● **Exercise instructions**: Please quote exactly the lines below from the line containing "tilt.rotation.y = rad(HINGE.openDeg);" to the line containing "obj.matrix_parent_inverse = Matrix.Identity(4)", both lines included, and nothing else.

● **Data excerpt**:
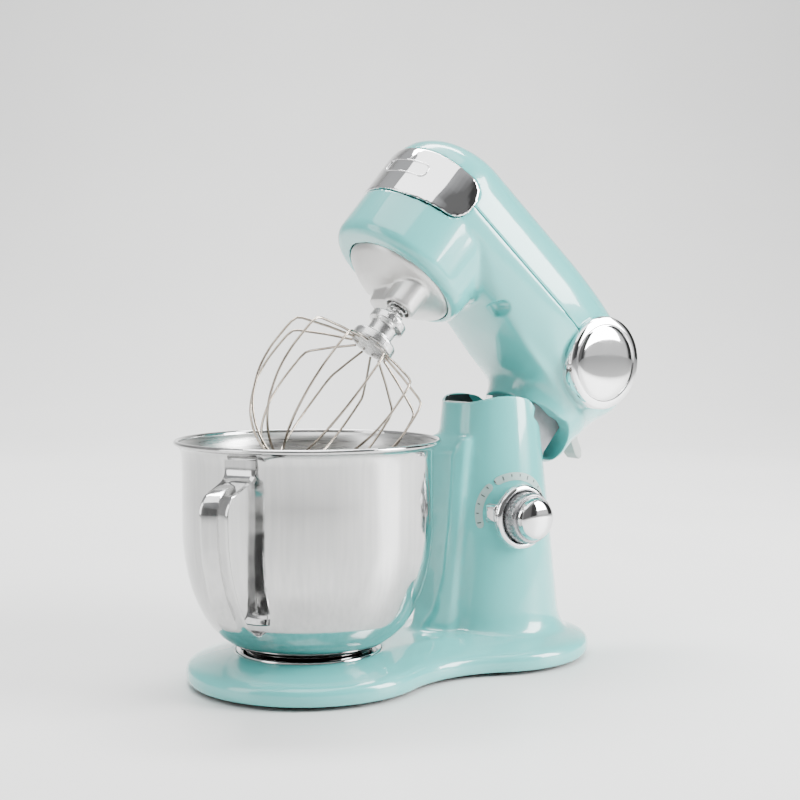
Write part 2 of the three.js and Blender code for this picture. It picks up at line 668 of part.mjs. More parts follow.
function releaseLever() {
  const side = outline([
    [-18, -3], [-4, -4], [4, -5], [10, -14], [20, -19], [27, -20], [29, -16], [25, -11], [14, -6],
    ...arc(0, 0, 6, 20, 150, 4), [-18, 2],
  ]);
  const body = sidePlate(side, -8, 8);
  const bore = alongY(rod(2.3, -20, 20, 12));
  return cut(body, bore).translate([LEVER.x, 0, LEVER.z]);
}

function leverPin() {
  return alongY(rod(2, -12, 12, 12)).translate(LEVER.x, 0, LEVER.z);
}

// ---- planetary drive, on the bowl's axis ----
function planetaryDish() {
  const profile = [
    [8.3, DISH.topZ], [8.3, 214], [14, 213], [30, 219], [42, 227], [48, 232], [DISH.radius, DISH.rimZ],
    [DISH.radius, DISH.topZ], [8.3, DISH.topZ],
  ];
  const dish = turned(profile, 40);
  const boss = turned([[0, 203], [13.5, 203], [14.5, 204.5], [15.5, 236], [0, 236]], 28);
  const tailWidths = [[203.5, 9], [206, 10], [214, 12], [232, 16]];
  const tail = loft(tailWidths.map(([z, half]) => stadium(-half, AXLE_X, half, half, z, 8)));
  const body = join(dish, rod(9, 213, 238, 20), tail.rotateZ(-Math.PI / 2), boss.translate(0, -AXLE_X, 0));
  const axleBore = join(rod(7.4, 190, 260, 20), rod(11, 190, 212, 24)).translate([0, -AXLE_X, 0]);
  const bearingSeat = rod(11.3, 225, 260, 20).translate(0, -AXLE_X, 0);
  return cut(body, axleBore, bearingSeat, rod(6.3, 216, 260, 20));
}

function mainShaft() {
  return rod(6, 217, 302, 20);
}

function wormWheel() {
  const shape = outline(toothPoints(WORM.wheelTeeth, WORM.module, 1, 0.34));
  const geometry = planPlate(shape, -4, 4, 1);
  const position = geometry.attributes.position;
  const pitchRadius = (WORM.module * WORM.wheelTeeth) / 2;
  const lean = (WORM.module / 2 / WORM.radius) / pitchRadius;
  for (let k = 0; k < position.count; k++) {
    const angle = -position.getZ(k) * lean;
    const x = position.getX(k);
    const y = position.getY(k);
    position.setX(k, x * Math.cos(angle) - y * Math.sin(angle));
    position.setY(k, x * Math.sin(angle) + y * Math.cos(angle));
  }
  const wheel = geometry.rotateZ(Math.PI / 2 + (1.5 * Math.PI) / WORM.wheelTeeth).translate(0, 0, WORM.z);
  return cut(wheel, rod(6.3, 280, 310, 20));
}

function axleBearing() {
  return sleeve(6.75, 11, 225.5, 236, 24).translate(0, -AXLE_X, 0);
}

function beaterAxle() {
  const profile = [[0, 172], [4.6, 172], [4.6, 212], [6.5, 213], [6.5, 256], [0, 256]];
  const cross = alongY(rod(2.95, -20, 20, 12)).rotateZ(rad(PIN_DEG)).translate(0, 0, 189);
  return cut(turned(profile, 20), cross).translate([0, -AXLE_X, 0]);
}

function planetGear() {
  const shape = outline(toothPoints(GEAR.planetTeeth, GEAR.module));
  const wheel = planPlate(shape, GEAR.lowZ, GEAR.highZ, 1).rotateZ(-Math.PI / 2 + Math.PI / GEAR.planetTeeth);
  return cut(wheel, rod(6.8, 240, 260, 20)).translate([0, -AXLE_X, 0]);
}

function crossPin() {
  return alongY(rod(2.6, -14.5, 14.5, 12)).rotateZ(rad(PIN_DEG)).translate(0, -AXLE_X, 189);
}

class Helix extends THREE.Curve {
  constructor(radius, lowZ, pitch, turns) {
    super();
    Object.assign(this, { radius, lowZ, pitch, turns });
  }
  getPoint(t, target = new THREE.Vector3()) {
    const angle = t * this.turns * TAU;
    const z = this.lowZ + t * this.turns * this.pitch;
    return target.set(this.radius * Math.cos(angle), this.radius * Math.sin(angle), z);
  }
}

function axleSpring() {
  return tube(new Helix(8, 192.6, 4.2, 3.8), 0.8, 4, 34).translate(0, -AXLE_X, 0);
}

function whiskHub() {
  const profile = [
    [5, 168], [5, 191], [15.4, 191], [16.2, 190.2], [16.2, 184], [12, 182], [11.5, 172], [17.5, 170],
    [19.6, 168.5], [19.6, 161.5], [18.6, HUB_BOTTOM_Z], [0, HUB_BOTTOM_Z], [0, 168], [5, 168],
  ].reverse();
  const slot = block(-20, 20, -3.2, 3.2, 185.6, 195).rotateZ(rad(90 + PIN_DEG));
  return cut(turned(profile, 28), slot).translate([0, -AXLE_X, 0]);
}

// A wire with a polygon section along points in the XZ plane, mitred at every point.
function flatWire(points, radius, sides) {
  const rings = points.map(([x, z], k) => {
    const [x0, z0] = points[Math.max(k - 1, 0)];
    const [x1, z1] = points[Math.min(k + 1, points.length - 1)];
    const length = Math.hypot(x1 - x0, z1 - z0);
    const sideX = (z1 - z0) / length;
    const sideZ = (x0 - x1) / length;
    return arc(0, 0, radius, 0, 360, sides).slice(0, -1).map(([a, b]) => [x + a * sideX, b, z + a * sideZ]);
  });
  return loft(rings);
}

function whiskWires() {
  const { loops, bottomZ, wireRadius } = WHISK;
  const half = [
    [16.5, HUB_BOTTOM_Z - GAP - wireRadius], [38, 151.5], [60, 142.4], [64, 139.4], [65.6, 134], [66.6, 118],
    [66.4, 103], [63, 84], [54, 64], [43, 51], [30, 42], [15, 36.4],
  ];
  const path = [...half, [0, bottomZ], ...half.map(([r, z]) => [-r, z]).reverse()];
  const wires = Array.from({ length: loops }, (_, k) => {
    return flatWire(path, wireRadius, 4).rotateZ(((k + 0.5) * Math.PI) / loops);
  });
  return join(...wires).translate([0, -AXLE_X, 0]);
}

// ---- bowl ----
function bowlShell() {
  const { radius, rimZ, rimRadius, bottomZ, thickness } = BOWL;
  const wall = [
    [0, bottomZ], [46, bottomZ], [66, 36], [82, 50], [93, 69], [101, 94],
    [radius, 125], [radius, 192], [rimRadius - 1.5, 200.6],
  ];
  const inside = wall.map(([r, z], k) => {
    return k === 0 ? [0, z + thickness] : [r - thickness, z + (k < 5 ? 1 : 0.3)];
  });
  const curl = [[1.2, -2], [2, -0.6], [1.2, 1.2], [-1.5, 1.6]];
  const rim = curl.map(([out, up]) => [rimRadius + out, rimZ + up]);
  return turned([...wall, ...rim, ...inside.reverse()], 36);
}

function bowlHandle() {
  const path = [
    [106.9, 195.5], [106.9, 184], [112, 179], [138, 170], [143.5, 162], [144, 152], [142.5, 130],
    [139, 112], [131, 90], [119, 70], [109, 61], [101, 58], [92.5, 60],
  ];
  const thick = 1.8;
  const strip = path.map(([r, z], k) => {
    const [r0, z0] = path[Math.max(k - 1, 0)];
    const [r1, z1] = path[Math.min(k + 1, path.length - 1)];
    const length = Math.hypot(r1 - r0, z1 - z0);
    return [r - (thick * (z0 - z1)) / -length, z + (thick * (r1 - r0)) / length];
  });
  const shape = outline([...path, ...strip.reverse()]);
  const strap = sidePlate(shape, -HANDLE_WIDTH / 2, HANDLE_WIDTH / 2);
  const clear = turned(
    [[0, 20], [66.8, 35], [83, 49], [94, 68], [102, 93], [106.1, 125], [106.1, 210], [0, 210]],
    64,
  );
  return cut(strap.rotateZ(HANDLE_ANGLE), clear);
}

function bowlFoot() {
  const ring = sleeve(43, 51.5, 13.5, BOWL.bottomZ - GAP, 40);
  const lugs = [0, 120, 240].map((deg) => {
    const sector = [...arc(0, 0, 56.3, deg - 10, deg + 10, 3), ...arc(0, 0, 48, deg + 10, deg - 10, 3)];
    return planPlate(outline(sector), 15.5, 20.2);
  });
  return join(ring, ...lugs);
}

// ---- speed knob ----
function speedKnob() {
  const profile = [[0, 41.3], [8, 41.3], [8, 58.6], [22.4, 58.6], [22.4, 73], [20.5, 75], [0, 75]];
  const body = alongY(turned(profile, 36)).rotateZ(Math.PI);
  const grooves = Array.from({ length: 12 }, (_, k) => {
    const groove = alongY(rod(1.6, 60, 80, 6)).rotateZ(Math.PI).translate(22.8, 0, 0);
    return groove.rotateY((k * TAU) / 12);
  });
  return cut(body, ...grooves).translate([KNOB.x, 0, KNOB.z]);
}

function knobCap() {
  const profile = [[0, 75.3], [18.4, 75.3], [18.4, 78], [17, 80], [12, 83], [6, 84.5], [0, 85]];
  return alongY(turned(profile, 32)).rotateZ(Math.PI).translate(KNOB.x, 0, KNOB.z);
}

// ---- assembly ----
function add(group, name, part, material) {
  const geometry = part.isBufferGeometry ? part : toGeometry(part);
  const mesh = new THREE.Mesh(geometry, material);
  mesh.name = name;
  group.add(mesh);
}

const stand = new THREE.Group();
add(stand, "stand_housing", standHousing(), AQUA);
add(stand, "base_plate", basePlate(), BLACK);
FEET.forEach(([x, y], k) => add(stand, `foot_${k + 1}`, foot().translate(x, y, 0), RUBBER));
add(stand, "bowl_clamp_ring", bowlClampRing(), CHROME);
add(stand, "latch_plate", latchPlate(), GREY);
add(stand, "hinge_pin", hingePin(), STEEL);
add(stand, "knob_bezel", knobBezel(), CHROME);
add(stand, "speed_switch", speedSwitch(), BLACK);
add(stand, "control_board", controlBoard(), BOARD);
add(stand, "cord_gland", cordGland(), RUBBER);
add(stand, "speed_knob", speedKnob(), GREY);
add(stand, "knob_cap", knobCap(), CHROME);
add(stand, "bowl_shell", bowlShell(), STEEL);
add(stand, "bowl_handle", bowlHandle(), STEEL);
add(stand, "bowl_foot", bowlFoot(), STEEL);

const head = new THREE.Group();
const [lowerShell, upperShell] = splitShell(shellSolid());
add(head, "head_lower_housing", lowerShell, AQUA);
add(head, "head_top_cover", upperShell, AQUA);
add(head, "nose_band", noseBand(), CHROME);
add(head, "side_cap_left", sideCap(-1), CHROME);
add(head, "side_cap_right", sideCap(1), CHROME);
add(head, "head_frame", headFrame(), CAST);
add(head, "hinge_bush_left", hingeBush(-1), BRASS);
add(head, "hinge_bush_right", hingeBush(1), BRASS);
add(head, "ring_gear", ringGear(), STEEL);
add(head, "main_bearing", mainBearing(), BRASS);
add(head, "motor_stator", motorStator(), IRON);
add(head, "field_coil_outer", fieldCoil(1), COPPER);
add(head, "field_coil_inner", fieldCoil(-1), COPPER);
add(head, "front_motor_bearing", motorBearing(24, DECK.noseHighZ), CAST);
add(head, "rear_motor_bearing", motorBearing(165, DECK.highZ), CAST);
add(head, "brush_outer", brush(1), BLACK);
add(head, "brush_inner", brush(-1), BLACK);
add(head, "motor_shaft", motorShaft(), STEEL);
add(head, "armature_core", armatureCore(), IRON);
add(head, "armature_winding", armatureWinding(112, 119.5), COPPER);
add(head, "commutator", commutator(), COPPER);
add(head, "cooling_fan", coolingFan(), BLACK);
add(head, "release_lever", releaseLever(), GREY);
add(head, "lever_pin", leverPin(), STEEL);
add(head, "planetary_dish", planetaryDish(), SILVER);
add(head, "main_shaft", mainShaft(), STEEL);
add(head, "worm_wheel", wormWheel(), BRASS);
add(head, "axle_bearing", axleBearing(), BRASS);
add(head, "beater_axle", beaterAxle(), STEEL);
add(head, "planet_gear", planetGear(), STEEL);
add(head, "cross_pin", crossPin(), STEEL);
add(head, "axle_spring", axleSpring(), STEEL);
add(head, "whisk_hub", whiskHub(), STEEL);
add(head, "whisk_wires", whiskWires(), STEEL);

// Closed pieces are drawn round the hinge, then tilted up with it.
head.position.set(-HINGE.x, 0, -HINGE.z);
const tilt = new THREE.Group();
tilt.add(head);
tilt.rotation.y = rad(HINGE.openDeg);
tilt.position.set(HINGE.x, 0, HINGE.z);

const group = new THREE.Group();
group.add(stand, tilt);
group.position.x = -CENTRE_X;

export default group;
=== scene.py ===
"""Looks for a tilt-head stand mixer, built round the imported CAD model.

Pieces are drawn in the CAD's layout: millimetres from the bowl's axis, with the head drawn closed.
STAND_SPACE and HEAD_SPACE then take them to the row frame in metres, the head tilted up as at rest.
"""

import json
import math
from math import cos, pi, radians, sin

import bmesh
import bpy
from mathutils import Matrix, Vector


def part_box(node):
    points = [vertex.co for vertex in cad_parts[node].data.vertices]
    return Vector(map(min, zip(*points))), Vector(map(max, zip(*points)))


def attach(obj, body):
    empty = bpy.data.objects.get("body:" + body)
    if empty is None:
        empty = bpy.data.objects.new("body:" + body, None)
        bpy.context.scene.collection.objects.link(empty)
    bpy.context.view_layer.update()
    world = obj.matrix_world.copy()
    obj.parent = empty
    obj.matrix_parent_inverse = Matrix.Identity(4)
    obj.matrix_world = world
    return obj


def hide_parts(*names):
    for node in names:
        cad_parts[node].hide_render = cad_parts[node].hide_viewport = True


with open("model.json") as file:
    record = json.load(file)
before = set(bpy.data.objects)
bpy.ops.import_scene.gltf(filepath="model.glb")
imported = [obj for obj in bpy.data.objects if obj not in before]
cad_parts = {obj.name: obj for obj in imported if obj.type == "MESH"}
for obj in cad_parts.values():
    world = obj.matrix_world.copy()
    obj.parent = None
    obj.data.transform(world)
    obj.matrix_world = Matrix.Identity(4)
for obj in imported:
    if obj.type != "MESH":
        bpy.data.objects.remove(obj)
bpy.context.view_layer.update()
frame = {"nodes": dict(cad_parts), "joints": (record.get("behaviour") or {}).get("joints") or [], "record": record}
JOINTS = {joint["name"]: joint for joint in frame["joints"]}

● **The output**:
tilt.rotation.y = rad(HINGE.openDeg);
tilt.position.set(HINGE.x, 0, HINGE.z);

const group = new THREE.Group();
group.add(stand, tilt);
group.position.x = -CENTRE_X;

export default group;
=== scene.py ===
"""Looks for a tilt-head stand mixer, built round the imported CAD model.

Pieces are drawn in the CAD's layout: millimetres from the bowl's axis, with the head drawn closed.
STAND_SPACE and HEAD_SPACE then take them to the row frame in metres, the head tilted up as at rest.
"""

import json
import math
from math import cos, pi, radians, sin

import bmesh
import bpy
from mathutils import Matrix, Vector


def part_box(node):
    points = [vertex.co for vertex in cad_parts[node].data.vertices]
    return Vector(map(min, zip(*points))), Vector(map(max, zip(*points)))


def attach(obj, body):
    empty = bpy.data.objects.get("body:" + body)
    if empty is None:
        empty = bpy.data.objects.new("body:" + body, None)
        bpy.context.scene.collection.objects.link(empty)
    bpy.context.view_layer.update()
    world = obj.matrix_world.copy()
    obj.parent = empty
    obj.matrix_parent_inverse = Matrix.Identity(4)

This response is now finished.